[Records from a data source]
--------------------------------

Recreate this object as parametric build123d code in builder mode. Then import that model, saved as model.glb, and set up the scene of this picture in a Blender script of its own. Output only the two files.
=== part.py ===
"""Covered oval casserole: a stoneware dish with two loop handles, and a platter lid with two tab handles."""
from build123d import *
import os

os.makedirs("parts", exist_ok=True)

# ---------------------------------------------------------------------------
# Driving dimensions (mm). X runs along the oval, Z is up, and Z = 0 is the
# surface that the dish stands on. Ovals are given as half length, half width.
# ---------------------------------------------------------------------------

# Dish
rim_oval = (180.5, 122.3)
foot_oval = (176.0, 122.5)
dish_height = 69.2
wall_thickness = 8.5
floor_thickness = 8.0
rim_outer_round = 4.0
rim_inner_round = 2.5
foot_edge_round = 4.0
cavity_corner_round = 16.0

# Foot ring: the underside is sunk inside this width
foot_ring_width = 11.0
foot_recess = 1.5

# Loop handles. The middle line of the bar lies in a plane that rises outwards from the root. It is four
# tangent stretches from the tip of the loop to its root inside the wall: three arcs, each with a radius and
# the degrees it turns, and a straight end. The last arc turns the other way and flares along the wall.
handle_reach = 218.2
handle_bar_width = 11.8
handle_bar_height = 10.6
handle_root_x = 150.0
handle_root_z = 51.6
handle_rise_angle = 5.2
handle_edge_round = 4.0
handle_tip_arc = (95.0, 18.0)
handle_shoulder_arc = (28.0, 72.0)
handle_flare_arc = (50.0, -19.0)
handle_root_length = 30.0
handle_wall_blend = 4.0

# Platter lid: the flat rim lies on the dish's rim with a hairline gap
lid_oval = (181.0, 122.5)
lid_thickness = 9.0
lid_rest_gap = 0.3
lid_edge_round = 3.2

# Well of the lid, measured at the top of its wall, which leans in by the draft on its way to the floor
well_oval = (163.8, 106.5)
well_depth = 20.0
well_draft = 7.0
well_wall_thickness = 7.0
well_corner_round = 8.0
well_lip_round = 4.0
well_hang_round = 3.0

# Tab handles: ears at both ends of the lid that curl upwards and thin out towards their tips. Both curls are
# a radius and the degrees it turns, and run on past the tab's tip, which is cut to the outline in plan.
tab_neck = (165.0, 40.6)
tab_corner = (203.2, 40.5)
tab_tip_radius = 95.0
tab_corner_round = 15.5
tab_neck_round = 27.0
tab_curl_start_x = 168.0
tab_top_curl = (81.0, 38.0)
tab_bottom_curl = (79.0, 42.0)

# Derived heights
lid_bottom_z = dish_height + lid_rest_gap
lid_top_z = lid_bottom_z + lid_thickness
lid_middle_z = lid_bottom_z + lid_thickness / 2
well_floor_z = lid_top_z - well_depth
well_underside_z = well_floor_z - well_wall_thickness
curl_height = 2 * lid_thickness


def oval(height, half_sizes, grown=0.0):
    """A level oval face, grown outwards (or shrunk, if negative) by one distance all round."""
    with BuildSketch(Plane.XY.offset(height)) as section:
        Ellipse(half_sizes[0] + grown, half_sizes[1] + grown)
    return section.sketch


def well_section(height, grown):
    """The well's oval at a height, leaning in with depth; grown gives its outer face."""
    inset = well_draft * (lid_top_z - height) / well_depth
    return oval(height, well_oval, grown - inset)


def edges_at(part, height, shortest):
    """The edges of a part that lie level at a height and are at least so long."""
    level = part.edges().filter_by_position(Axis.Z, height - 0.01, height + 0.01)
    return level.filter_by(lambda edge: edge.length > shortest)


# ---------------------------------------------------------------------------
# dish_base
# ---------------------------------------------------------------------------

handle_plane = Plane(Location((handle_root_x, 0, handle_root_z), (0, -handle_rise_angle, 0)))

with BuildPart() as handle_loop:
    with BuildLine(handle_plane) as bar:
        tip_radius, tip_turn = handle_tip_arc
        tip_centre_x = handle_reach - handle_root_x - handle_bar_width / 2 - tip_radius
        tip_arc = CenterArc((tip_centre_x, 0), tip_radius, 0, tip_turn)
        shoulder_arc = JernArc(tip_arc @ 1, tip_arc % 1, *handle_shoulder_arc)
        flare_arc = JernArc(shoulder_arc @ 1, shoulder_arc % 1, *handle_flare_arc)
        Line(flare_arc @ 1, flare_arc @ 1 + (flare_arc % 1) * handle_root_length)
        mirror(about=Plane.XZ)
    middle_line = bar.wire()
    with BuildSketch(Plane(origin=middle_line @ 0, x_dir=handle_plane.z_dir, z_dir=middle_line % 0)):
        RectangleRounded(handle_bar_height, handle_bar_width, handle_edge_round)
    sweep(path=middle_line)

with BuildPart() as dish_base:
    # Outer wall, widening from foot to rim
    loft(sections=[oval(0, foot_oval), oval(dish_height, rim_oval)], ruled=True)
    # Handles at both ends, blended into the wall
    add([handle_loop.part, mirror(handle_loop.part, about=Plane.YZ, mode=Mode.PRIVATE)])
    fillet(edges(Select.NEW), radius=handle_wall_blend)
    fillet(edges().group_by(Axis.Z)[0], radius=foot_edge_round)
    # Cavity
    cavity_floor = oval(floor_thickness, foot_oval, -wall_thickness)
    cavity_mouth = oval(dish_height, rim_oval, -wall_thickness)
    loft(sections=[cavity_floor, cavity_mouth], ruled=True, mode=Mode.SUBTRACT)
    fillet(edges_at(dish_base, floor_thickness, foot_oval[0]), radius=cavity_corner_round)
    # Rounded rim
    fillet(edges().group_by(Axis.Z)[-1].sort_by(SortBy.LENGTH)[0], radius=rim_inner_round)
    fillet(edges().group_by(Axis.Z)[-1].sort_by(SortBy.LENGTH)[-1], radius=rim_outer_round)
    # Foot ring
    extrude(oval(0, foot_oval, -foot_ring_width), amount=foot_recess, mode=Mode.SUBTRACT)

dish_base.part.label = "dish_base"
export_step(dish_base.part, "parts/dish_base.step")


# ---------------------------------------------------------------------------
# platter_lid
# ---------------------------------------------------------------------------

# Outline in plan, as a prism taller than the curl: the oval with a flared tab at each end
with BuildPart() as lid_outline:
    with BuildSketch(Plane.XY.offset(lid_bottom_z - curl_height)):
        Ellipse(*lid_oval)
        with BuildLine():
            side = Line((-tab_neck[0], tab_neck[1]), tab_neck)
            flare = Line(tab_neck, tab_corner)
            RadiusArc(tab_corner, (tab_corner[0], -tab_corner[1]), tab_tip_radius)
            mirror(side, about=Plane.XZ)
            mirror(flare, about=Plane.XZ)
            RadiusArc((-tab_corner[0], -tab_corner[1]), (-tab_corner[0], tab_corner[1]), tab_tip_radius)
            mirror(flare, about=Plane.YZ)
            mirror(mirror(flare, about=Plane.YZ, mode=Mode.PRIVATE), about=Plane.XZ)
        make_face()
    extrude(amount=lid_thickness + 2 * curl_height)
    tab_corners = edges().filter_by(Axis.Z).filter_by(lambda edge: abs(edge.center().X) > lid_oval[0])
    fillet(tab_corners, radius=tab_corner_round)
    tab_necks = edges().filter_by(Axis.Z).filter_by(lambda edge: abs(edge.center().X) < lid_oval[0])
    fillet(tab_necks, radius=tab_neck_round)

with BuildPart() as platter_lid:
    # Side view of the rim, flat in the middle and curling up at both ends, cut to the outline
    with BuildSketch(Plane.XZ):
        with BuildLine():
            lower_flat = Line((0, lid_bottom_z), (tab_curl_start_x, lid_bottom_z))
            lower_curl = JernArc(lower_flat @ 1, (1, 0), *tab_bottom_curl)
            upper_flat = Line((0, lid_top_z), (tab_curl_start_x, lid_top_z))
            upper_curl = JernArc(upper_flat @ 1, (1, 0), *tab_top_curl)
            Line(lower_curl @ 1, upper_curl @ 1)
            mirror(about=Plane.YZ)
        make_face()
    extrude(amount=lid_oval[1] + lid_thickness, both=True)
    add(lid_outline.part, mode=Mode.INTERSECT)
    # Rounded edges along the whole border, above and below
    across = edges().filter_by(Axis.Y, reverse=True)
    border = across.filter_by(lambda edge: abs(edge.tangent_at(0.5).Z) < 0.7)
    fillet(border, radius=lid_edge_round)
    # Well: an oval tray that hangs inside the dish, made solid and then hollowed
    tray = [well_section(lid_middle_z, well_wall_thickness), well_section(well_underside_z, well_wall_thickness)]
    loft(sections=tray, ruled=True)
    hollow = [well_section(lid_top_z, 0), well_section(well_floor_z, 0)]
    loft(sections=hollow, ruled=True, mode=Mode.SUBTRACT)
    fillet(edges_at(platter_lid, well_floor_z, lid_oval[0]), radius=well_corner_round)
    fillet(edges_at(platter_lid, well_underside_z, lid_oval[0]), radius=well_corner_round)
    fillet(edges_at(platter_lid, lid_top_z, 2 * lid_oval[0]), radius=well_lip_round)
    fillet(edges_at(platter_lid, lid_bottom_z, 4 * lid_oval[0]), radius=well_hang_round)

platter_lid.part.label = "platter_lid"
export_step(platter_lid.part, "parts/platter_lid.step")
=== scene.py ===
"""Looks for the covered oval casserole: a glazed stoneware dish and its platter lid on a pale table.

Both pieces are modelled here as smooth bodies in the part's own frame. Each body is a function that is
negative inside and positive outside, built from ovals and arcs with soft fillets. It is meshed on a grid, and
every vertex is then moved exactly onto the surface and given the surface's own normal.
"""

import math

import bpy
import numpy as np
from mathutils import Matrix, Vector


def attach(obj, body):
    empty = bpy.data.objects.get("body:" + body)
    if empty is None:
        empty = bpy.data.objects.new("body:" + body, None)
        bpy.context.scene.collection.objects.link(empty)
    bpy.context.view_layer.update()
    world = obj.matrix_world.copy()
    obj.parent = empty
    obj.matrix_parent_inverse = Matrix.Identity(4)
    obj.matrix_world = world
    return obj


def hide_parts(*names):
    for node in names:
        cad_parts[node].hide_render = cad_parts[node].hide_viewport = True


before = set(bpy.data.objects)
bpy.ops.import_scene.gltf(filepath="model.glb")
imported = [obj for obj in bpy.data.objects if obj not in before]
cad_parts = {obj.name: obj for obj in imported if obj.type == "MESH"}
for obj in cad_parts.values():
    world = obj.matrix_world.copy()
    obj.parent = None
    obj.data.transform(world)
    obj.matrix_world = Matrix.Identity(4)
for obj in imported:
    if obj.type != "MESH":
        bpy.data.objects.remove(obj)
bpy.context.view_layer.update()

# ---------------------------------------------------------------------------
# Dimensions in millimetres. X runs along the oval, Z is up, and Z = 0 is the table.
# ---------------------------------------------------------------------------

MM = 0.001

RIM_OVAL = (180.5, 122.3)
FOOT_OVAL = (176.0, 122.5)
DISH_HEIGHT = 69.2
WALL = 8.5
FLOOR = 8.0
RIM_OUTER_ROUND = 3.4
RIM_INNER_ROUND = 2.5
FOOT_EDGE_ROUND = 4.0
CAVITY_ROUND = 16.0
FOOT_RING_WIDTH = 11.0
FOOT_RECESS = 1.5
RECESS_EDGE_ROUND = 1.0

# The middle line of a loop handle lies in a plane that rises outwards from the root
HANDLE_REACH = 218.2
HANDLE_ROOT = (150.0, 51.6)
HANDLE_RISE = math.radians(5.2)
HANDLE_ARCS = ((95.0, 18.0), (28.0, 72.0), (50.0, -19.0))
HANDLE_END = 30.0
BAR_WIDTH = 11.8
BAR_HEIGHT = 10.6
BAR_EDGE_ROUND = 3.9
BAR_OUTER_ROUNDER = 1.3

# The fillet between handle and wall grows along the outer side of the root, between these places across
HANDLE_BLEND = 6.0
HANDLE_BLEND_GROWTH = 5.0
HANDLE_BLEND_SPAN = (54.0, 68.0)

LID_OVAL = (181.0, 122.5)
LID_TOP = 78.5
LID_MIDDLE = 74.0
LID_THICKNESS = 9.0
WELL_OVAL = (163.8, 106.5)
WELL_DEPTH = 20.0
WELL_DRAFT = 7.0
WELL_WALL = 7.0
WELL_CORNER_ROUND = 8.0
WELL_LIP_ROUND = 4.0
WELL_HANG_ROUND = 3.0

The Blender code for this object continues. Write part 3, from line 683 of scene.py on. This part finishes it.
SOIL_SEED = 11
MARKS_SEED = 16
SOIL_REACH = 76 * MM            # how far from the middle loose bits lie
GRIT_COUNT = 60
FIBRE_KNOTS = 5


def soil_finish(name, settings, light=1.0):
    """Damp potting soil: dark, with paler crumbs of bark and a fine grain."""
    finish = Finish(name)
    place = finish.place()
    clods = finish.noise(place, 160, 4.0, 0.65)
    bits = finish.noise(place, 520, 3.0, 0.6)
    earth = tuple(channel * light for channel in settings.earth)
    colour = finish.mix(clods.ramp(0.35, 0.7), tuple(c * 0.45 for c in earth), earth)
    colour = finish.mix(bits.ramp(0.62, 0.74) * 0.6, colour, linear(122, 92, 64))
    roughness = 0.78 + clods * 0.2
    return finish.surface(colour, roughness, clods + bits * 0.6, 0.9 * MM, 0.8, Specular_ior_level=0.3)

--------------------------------

## TO BE DONE
Your task is to repeat the lines from the one containing "obj.matrix_world = Matrix.Identity(4)" to the one containing "RECESS_EDGE_ROUND = 1.0", both lines included. Leave out every other line.

## WRITTEN SOLUTION
    obj.matrix_world = Matrix.Identity(4)
for obj in imported:
    if obj.type != "MESH":
        bpy.data.objects.remove(obj)
bpy.context.view_layer.update()

# ---------------------------------------------------------------------------
# Dimensions in millimetres. X runs along the oval, Z is up, and Z = 0 is the table.
# ---------------------------------------------------------------------------

MM = 0.001

RIM_OVAL = (180.5, 122.3)
FOOT_OVAL = (176.0, 122.5)
DISH_HEIGHT = 69.2
WALL = 8.5
FLOOR = 8.0
RIM_OUTER_ROUND = 3.4
RIM_INNER_ROUND = 2.5
FOOT_EDGE_ROUND = 4.0
CAVITY_ROUND = 16.0
FOOT_RING_WIDTH = 11.0
FOOT_RECESS = 1.5
RECESS_EDGE_ROUND = 1.0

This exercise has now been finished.